Common failures and solutions
Here are some common errors and solutions to help you fix failing rules and monitors:
- Prometheus runtime error: Vector contains metrics with the same labelset after applying labels
- Prometheus runtime error: Found duplicate series for the match group
- Prometheus runtime error: Template errors
- Resources exhausted: The query exceeded the allowable resource limit
- Query timed out: context deadline exceeded
Vector contains metrics with the same labelset after applying labels
Prometheus requires all time series returned from a monitor query or a reporting rule
be fully unique, meaning the entire set of label:value
pairs must differ across a
time series. If metrics have the same labels after applying alert or rule labels, a
collision occurs.
Similar to Prometheus, Observability Platform takes monitor or recording rule labels and overrides the label pairs from all returned time series.
The error message Vector contains metrics with the same labelset after applying alert (or rule) labels
indicates a monitor or recording rule label:value
collision.
For example:
- Monitor or Recording Rule labels:
{"service": "gateway"}
- Fetched time series labels:
{"action": "http_get", "service": "ui-console"}
- Resulting time series:
{"action": "http_get", "service": "gateway"}
In this instance, the ui-console
label is overridden to gateway
after the
monitor or recording rule labels apply. The error occurs in a situation where
collected values look like:
- Monitor or Recording Rule labels:
{"service": "gateway"}
- Fetched time series 1:
{"action": "http_get", "service": "ui-console"}
- Fetched time series 2:
{"action": "http_get", "service": "backend-server"}
Processing rewrites these time series to:
- Resulting time series 1:
{"action": "http_get", "service": "gateway"}
- Resulting time series 2:
{"action": "http_get", "service": "gateway"}
After applying the monitor or recording rule override {"service": "gateway"}
, the
resulting time series are an exact match, which causes an error.
Solutions
Use one of the following methods to resolve the error:
- Use the Prometheus
label_replace
(opens in a new tab) operator to change the underlying label name being overwritten. - Remove the monitor or recording rule label.
Found duplicate time series
The error message Found duplicate series for the match group
indicates two
time series being joined together, but the series don't have the same labels. For
example, one time series might have a
host or instance label,
while the other doesn't.
Review the error message and identify the problematic labels.
Solutions
Use one of the following methods to address this issue:
- Remove the labels from the offending metric. If the labels aren't used in dashboards, monitors, recording rules, or queries, you can create a rollup rule to remove the labels from the metric.
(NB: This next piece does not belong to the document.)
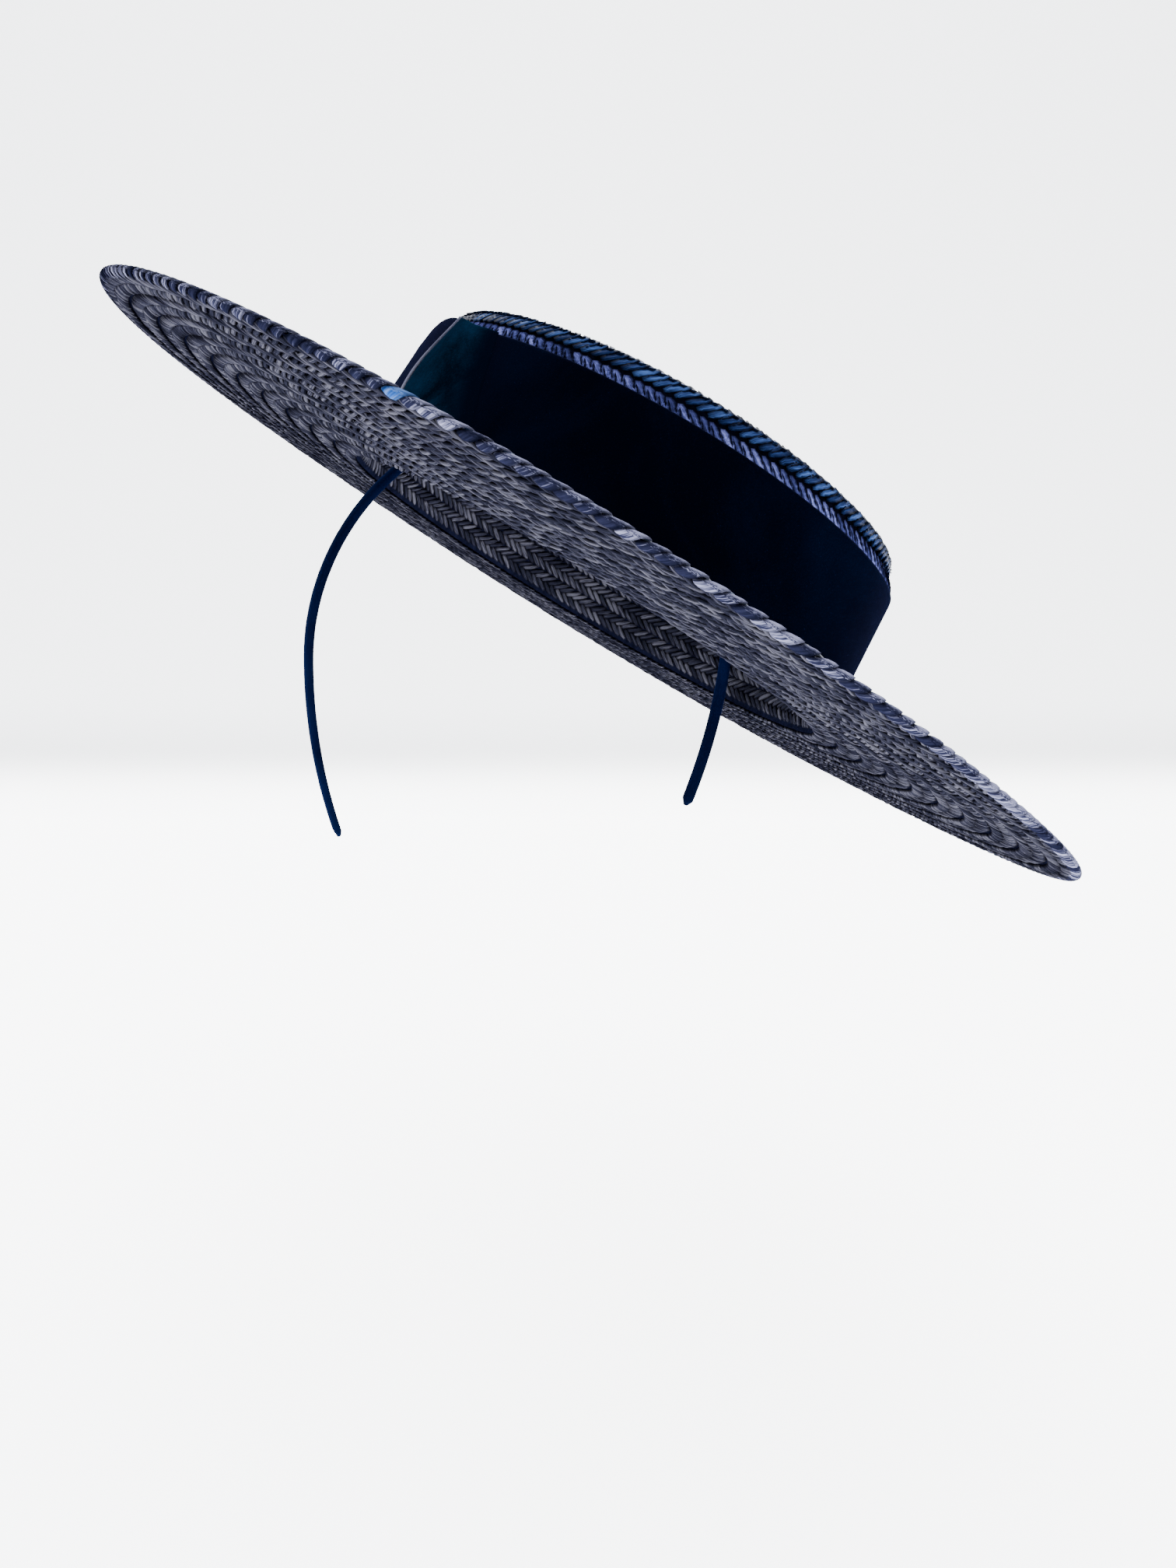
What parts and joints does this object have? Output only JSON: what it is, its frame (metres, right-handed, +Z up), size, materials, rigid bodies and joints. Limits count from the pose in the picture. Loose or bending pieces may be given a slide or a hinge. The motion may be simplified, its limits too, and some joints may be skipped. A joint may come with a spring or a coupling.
{
  "type": "straw boater hat on a hairband",
  "caption": "Tilted boater: flat wide brim and low oval crown of sewn straw plait, velvet ribbon round the crown, carried by a slim covered hairband.",
  "frame": {"origin": "on top of the head, at the middle of the hairband's inner face", "axes": "+Z up, +X the wearer's left, -Y the wearer's front"},
  "size_m": [0.2931, 0.3668, 0.1819],
  "materials": {
    "straw_brim": "sewn straw plait, silky navy",
    "straw_crown": "sewn straw plait, glossy blue",
    "velvet_ribbon": "velvet, near-black navy",
    "velvet_hairband": "velvet, dark navy"
  },
  "bodies": {
    "root": {"brim": "straw_brim", "crown_side": "straw_crown", "crown_tip": "straw_crown", "ribbon_band": "velvet_ribbon", "ribbon_end": "velvet_ribbon", "hairband": "velvet_hairband"}
  },
  "joints": []
}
- Update the query to exclude the problematic labels. If other resources use the
label, or you want to keep the labels for any other reason, update the query using
PromQL functions, such as
group
,sum
, ormax
, and use thewithout
option to exclude the labels. For example,group(test1) without (host, instance)
. Refer to the PromQL documentation (opens in a new tab) for the behavior of each function.
Template errors
Invalid Prometheus query templates display errors like undefined variable "$labels"
.
Solutions
Observability Platform attempts to parse your queries using
go template syntax (opens in a new tab). This error
typically means you have a block that looks like {{ <your text here> }}
somewhere
in the raw query. Remove those blocks to fix this issue.
The query exceeded the allowable resource limit
Resource exhaustion occurs when a query has requested more time series than system resources can support. For example, a query that returns millions of results can't process.
Solutions
Use one of the following methods to address this issue:
- Reduce the number of time series returned by the query by adding more label filters. This might not return all of the results you need, so you might need to write multiple recording rules and then update your dashboards and monitors to use the appropriate metric.
- Observability Platform provides rollup rules you can use to remove labels from metrics and aggregate values together, reducing cardinality. Rollup rules can dramatically reduce the number of time series for a particular metric, which might let your query complete.
Context deadline exceeded
This error is functionally similar to queries exceeding the allowable resource limit. Correct these errors with the same solutions.